Pour celles et ceux qui connaissent le trail Verbier St Bernard, cette partie m’a rappelé la Chaux… qui m’avait valu un de mes plus beaux titres en mode « la Chaux m’a cramer ». Sachant que nous sommes au Vietnam et qu’ici les américains ont remplacé la chaux par le napalm, je vais éviter les jeux de mots et autres rimes totalement déplacées… On va plutôt résumer la situation à une seule phrase : « bordel mais ça n’en finit jamais ce truc ? ». Je me refuse à regarder ma montre pour ne pas me filer le bourdon mais je sais que je bats des records de lenteur même si j’essaye de garder un rythme le plus régulière possible. Enfin je suis en haut ! Patrick délire complètement en nous disant que ça commence à monter au 39ème… Nan mais ça ne va pas la tête mon garçon… Si ce qu’on est en train de faire n’est pas une montée, c’est quoi le programme après ? L’Everest, les crampons et les doudounes ? Dieu merci il a tort et nous arrivons sur une petite portion de route où Jérôme qui veille sur ses ouailles nous confirme bien sur que maintenant ça descend enfin. On s’élance avec Jeff dans ce qui est quand même bien une purée de pois.

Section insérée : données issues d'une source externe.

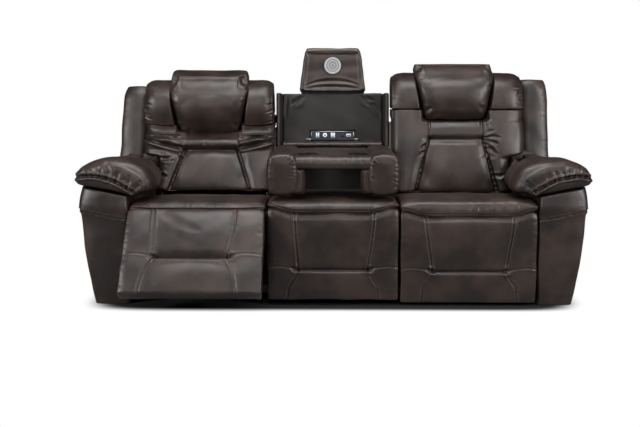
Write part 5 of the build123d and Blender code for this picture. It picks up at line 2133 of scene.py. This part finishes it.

On a perdu Patrick mais Jeff semble être en mode déchaîné alors je m’accroche. Enfin très vite, je marque un arrêt pour sortir ma frontale. Il fait encore jour mais là franchement avec le brouillard environnant et les scooters qui surgissent de nulle part, on va arrêter les conneries. J’en viens à regretter de n’avoir pas pris ma petite lampe clignotante pour me signaler des véhicules arrivant dans mon dos. Heureusement ça ne dure pas très longtemps et nous revoilà sur le chemin… Enfin heureusement… Je ne vais être heureuse que quelques minutes, le temps de réaliser que si la glaise est pénible en montée, elle est carrément ingérable en descente ! Je passe de longues minutes à maudire mes chaussures, mon choix d’avoir laissé mes bâtons à la maison, le bon dieu qui a eu l’idée saugrenue de foutre des épines sur ces foutues branches auxquelles je m’accroche pour éviter de me vautrer lamentablement… Ah tiens cool, y a un chemin en ciment ça va être plus confortable ! Mais bordel qui a foutu de la mousse dessus… C’était vraiment indispensable ? Quelqu’un là-haut veut absolument que je me casse le coccyx c’est ça ? C’est bien simple, on compte tous les kilomètres avec Jeff et enfin la délivrance, la ligne d’arrivée est là ! Alléluia ! Ce n’est pas aujourd’hui que mon coccyx tu auras 😊. Douche, nouilles, repos, réchaud, repas, une tisane, les dents et au lit, demain c’est easy, y a que 35km !

Etape 3
La naïveté de la blonde… Je vous jure… 35km et je me dis, youpi, on va faire ça « rapido le zoo ». Aujourd’hui encore j’en rigole, surtout quand je regarde ma trace garmin ! Au départ tout va bien, on alterne des passages sur des petites routes et des chemins entre les rizières. Certes la bande de terre n’est pas très large, rendant la foulée plus hésitante mais les paysages sont toujours aussi superbes et je me laisse porter. Le CP 1 est là plutôt rapidement, le CP2 n’étant qu’à 16km du départ pour des questions de logistique, là aussi je le rejoins en temps et en heure pour la barrière horaire du jour. On se fait notre petite pause thé traditionnel avec Patrick juste avant mais cela ne m’empêche pas de me renseigner pour savoir si on pourra trouver quelque chose après la grosse difficulté du jour au cas où. Je ne me doute pas de ce qui m’attend… On attaque la partie jungle de la journée mais alors que je m’attendais à quelque chose de compliqué, je ne m’attendais quand même pas à un truc pareil. C’est comme le Jungle Marathon mais en mode vertical… Je veux bien mais je gère ça comment moi avec mon sac sur le dos qui me déséquilibre et ma jupette toute propre ? On se retrouve même devant des cordes auxquelles on s’agrippe en mode rappel. Quand on connait la force que j’ai dans les bras, je peux vous dire que c’est tout sauf facile pour moi. On s’entraide comme on peut avec Patrick, pour se sécuriser mais j’avoue que je n’en mène pas large. Surtout que la fatigue des jours précédents se fait forcément cruellement sentir.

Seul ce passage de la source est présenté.